The Yuma courthouse, named in honor of the late U.S. District Chief Judge John M. Roll, received funding through the American Recovery and Reinvestment Act. Targeting LEED® Gold certification from the U.S. Green Buildings Council, the Courthouse’s sustainability strategy integrates three principles into the design: harvesting the abundant solar energy onsite while minimizing energy usage; utilizing materials that save energy and money long term; and conserving water.
- Location: 98 West First Street, Yuma, Arizona
- Project size: 56,800 Gross Square Feet
- Total Funding: $33.4 million
- Houses two Magistrate Courtrooms, Judges’ Chambers, Jury Facilities, Probation and Pretrial Services, District and Bankruptcy Court Services, and U.S. Marshals Service
- Update the American traditional courthouse
- Provide safe, secure processing of mass immigration defendants
- Integrate high performance and sustainability at low cost
- Achieve design excellence within strict security mandates
- Create an outdoor communal space
- Complement the urban fabric of downtown Yuma
- The John M. Roll U.S. Courthouse reinterprets and updates the classical American courthouse while adapting to the Southern Arizona climate utilizing 21st century durable materials and technologies.
- The centerpiece of the courthouse – a large, solar panel canopy – brings the latest in innovative technology to the forefront. The panels will use the bright Arizona sun to generate almost one quarter of the building’s electrical demand and the shade they provide will shelter employees and visitors and create an open and accessible ambience.
- The design features living walls, two dozen highly-efficient, independently-controlled air fans, and locally-sourced Arizona sandstone.

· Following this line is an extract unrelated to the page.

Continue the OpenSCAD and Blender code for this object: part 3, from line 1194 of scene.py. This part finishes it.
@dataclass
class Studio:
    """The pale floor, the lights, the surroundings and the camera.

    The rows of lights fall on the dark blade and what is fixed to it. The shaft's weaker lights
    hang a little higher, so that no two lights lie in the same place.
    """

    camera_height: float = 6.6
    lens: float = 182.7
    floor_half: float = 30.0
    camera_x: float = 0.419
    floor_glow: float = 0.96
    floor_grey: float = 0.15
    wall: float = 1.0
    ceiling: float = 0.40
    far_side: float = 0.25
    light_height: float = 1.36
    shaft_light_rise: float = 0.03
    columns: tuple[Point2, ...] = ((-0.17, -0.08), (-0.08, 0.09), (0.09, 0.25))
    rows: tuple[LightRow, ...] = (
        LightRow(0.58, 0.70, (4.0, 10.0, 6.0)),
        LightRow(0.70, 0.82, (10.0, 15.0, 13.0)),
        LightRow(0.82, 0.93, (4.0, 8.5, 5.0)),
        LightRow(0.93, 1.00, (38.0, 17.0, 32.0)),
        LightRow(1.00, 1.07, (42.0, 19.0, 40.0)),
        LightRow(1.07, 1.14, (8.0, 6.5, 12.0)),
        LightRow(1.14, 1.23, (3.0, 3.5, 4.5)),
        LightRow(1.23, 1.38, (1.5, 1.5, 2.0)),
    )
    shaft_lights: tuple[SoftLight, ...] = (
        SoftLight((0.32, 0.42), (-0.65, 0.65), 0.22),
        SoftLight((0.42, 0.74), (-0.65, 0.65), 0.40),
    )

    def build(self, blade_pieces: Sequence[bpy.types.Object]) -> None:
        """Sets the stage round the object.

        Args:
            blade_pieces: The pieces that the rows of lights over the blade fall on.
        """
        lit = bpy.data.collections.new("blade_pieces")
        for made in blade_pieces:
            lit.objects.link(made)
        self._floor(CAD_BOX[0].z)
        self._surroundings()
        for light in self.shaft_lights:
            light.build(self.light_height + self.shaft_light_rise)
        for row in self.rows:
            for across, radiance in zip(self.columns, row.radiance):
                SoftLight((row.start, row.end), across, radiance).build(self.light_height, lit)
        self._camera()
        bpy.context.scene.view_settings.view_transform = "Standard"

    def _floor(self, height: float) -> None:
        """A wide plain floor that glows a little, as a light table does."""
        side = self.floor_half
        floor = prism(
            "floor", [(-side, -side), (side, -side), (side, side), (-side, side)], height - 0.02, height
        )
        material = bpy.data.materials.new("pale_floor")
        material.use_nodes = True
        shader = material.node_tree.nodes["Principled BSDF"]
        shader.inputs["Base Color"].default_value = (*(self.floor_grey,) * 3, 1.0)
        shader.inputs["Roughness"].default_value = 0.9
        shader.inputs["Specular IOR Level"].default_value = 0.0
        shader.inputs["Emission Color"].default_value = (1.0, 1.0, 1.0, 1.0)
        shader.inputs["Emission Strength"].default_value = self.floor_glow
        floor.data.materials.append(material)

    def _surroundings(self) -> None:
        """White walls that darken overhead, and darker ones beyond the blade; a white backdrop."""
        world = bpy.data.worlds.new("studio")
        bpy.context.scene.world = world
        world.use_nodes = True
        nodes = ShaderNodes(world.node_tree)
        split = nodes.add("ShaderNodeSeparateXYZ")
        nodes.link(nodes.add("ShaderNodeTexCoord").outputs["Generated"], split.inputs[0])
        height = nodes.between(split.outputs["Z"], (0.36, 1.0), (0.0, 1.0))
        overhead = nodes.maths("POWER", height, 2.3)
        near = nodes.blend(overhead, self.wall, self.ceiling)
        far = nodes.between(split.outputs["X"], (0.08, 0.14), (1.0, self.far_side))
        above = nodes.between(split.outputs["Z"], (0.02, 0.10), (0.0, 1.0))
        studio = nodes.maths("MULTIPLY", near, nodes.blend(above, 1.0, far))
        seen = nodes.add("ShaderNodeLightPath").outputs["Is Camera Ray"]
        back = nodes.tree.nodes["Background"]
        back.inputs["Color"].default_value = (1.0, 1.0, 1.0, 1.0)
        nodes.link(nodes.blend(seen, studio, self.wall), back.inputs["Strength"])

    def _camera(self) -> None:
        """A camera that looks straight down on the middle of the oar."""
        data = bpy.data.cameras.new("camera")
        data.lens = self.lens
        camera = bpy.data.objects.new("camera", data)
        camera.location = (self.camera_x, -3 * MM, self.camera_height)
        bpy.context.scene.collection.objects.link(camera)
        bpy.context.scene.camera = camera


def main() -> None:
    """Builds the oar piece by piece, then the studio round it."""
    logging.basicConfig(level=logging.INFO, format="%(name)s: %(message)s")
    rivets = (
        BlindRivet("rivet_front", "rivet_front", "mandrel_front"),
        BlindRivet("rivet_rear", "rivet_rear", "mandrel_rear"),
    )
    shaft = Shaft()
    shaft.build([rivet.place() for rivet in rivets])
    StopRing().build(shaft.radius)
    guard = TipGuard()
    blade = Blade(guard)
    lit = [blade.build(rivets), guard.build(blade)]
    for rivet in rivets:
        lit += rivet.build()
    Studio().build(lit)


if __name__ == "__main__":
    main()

As the sandstone reflects the constancy and permanence of our legal system, the two-story glass lobby demonstrates its transparency and equality.

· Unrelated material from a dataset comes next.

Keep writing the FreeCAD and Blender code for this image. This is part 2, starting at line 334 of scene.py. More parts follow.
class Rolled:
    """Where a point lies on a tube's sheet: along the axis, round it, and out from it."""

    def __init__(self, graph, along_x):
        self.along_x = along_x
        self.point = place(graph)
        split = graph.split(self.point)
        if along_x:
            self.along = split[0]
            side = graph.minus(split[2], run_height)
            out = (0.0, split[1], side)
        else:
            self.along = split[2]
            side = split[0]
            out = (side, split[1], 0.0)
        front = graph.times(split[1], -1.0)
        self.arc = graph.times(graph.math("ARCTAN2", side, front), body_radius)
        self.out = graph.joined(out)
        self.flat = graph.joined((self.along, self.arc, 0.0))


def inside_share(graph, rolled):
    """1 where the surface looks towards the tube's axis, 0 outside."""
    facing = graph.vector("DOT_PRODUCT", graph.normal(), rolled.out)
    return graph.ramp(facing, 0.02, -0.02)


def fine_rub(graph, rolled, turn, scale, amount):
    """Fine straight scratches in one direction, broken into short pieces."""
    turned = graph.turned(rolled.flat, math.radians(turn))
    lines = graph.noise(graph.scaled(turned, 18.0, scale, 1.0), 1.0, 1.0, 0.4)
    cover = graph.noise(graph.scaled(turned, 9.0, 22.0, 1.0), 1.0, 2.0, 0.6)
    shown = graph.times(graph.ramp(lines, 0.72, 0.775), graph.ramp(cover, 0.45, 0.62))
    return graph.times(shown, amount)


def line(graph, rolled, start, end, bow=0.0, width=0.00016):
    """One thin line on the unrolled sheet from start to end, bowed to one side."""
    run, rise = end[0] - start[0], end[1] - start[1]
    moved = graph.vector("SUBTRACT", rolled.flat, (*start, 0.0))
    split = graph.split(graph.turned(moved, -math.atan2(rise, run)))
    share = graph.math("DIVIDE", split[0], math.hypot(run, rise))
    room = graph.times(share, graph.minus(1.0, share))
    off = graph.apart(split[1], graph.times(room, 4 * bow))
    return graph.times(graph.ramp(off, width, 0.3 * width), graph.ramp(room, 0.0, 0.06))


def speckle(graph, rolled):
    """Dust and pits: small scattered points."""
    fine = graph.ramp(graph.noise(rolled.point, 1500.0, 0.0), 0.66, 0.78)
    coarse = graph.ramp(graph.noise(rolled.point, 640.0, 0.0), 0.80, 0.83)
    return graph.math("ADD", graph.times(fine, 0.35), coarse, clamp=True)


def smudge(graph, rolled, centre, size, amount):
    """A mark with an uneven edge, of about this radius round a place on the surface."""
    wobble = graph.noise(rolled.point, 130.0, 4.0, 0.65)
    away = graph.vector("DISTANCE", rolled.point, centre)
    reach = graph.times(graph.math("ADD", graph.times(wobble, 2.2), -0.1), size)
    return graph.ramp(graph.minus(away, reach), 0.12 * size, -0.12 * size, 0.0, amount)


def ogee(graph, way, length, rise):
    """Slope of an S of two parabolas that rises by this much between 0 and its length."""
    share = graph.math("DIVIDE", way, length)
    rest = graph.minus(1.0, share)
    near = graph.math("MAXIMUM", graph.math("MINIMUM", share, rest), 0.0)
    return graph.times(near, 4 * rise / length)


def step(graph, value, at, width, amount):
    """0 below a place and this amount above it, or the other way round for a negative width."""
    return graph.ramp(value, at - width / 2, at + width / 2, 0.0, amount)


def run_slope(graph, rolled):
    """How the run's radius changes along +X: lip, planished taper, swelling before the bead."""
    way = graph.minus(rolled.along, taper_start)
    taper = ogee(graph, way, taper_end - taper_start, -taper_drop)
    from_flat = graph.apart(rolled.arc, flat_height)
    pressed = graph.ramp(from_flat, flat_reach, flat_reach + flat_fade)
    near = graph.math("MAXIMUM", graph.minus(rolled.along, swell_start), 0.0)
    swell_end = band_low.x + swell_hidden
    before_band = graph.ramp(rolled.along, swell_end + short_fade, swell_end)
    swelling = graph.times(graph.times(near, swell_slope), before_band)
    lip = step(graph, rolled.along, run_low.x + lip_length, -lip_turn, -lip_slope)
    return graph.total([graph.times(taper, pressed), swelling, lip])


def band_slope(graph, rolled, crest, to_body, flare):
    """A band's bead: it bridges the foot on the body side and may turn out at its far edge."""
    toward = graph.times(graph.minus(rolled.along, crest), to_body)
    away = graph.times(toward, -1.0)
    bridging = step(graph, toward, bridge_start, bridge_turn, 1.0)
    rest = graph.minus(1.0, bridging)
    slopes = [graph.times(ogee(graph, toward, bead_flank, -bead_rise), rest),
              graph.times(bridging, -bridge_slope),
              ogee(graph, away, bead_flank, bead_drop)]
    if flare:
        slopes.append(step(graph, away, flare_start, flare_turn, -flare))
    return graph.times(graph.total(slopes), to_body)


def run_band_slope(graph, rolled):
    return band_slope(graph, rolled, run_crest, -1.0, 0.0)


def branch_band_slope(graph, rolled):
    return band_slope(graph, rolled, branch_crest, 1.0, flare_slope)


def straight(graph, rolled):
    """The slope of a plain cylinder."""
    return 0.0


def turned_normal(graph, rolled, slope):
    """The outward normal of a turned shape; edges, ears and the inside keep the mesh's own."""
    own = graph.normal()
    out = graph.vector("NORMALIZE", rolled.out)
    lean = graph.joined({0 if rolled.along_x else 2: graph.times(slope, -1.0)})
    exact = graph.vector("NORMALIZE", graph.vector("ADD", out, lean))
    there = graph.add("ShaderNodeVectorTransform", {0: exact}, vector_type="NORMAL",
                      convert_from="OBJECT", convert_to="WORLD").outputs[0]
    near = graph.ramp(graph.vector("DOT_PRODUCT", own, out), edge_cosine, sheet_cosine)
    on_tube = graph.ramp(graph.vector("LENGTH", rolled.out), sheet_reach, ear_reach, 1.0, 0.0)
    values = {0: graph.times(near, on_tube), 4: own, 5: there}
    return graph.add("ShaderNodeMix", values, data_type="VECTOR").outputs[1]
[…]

- The Courthouse displays a bronze bust honoring the late Judge Roll, created by Arizona artist Nicholas Burke. A public art installation by John Bisbee, entitled “Lion Dandies,” is a metal orb sculpture made completely from iron railroad nails and was designed to reflect Yuma’s historic ties to the railroad.
About Judge Roll:
- Arizona Chief Judge John M. Roll served as a board member on GSA’s source selection panel and played an integral role in awarding the contract for this project. During the selection process he commented on the building’s architectural style.
“The Southwestern flavor of this concept retains the dignity of a Federal Courthouse,” he wrote. “It is a great fit for the area, particularly as positioned. The front entrance is prominent and inviting. The veranda shading is innovative and practical.”

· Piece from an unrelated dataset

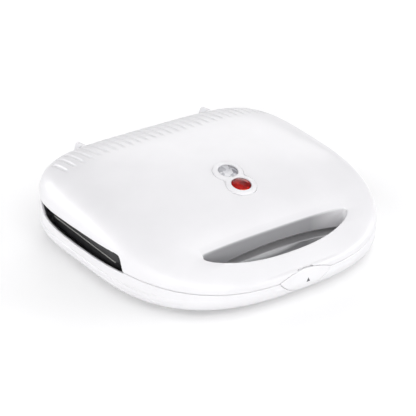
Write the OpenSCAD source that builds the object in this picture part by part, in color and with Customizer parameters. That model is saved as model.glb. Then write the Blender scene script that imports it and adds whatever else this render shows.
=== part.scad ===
// Sandwich toaster: a hinged clamshell with two non-stick plates, an open
// handle in the front of the lid, a press latch and two indicator lights.
// Front is -Y, up is +Z, and the origin lies on the worktop under the middle.

/* [Body] */
// Width across the shells
body_w = 242; // [232:1:252]
// Front of the handle, forward of the origin
front_reach = 117; // [115:0.5:122]
// Back of the shells, behind the origin
back_reach = 114; // [111:0.5:118]
// Roundness of the front half of the plan outline
front_round = 2.7; // [2.5:0.05:3]
// Roundness of the back half of the plan outline
back_round = 4.7; // [4.3:0.1:6]
// How much the sides draw in towards the front
side_taper = 0.02; // [0:0.005:0.04]
// Wall of both shells
wall = 2.4; // [2:0.1:2.8]

/* [Lid] */
// Height of the parting line in front, above the worktop
part_z = 20.5; // [20:0.1:21.5]
// Rise of the parting line from the front to the sides
part_rise = 7; // [6:0.1:7.4]
// Height above the worktop from which the lid's dome swells
dome_z = 23; // [22.5:0.1:24]
// Rise of the dome over that height
dome_h = 46.5; // [44:0.5:52]
// Rise of the handle bar over that height
bar_h = 9; // [8.5:0.25:11]
// Backward lean of the crown
crown_tilt = 0.16; // [0:0.01:0.18]
// Distance from the front of the handle to the foot of the front slope
slope_inset = 3.5; // [1:0.5:5]
// Where the front slope begins on the crown
slope_high_y = 7.5; // [0:0.5:12]
// Number of vent grooves over the back shoulder
groove_count = 27; // [9:2:31]
// Distance between vent grooves
groove_pitch = 7.6; // [6.5:0.1:7.8]
// Width of a vent groove
groove_w = 3; // [1.5:0.1:3.4]
// Depth of a vent groove
groove_depth = 0.9; // [0.5:0.1:1.2]

/* [Handle] */
// Half length of the finger opening
grip_half_w = 69.5; // [66:0.5:72]
// Distance from the front of the handle to the back edge of the finger opening
grip_inset = 38.5; // [37:0.5:40]
// Depth of the finger opening, back to front
grip_d = 21.5; // [19:0.5:22]
// Depth of the finger recess in the base
recess_depth = 11; // [8:0.5:12]

/* [Plates] */
// Space between the ends of the plates and the outside of the shells
plate_margin = 7.75; // [7:0.25:9]
// Length of the cooking plates, front to back
plate_d = 125; // [121:0.5:126]
// Middle of the plates, behind the origin
plate_y = 18; // [16:0.5:20]
// Height at which the two plates meet
plate_z = 27.5; // [27.4:0.1:28]
// Thickness of the plates' metal
plate_t = 2.4; // [2:0.1:2.6]
// Depth of the sandwich pockets
pocket_depth = 8; // [6:0.25:8.25]
// Flat land between the pockets and the ends of the plates
plate_land = 9.25; // [8.5:0.25:11]
// Width of the ridges between the pockets
ridge_w = 8; // [7.5:0.25:9]
// Radius of the heating tubes
tube_r = 3.2; // [2.8:0.1:3.3]

/* [Hinge and latch] */
// Distance of the hinge axis behind the back of the shells
hinge_out = 0.9; // [0.5:0.1:2]
// Height of the hinge axis
hinge_z = 17.5; // [17:0.1:18]
// Radius of the hinge pins
hinge_pin_r = 2.5; // [2:0.1:2.7]
// Distance of each hinge from the middle
hinge_x = 63; // [56:0.5:70]
// Height of the top of the hinge fins
fin_top_z = 63.5; // [60:0.5:65]
// Half width of the latch button
latch_half_w = 24; // [20:0.5:28]
// Rise of the latch button over the parting line
latch_up = 7.5; // [6:0.25:8]
// Reach of the latch button below the parting line
latch_down = 5; // [4:0.25:5.5]

/* [Lights] */
// Place of the middle of the two lights
lights_y = -25; // [-29:0.5:-22]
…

- After his tragic passing, the Senate unanimously approved naming the Yuma U.S. Courthouse in his honor. President Obama signed the measure into law on February 17, 2011.
U. S. Senator John McCain weighs in: “I cannot imagine a greater example of character or selflessness than Chief Judge John Roll and it is only fitting the new Yuma courthouse be named in his honor. Chief Judge Roll was known for his fairness to all who appeared before him in his courtroom. He dedicated his life to public service and was admired for his integrity, kindness and love for the law, for the state of Arizona and for our country. Even in his death, Judge Roll put his fellow man before himself, pulling Congresswoman Giffords’ staffer Ron Barber to the ground and protecting Barber’s body with his own. That is true bravery and sacrifice. It is my hope that this building serves as a memorial to Chief Judge Roll and his rich legacy, and inspires those who will serve justice there.”
U.S. Senator Jeff Flake comments: “Judge Roll was a good man, and this new federal courthouse is a fitting tribute to him.”
U.S. Congressman Raul Grijalva said: “Our justice system in Southern Arizona has been stretched too thin for too long. By helping our judges administer cases and render justice in a timely way, the John M. Roll Courthouse will do justice and credit to Judge Roll’s legacy. Our community has taken important healing steps since his death, and this is one of the most important. We could have no better building blocks than his belief in the law, his sincere commitment to truth and due process, and the integrity he displayed throughout his life and his career. This building bearing his name is a fitting tribute to the many contributions he made and the many more his example will inspire in years to come.”
GSA Pacific Rim Regional Administrator Ruth Cox says: “Judge Roll recognized that sustainability and environmental stewardship are predominant drivers in the design and maintenance of the federal portfolio. GSA has an obligation to increase the sustainability of the Federal Government by reducing its cost of operations and the environmental impact of its buildings. We lead by example in providing workspaces that will reshape the culture of the federal workforce.”
Mayor Doug Nicholls stated: “In the centennial year of the city of Yuma, the community looks forward to dedicating the Federal Courthouse after Judge Roll, a man who reflects the complete gift of self that is so treasured by the people of Yuma.”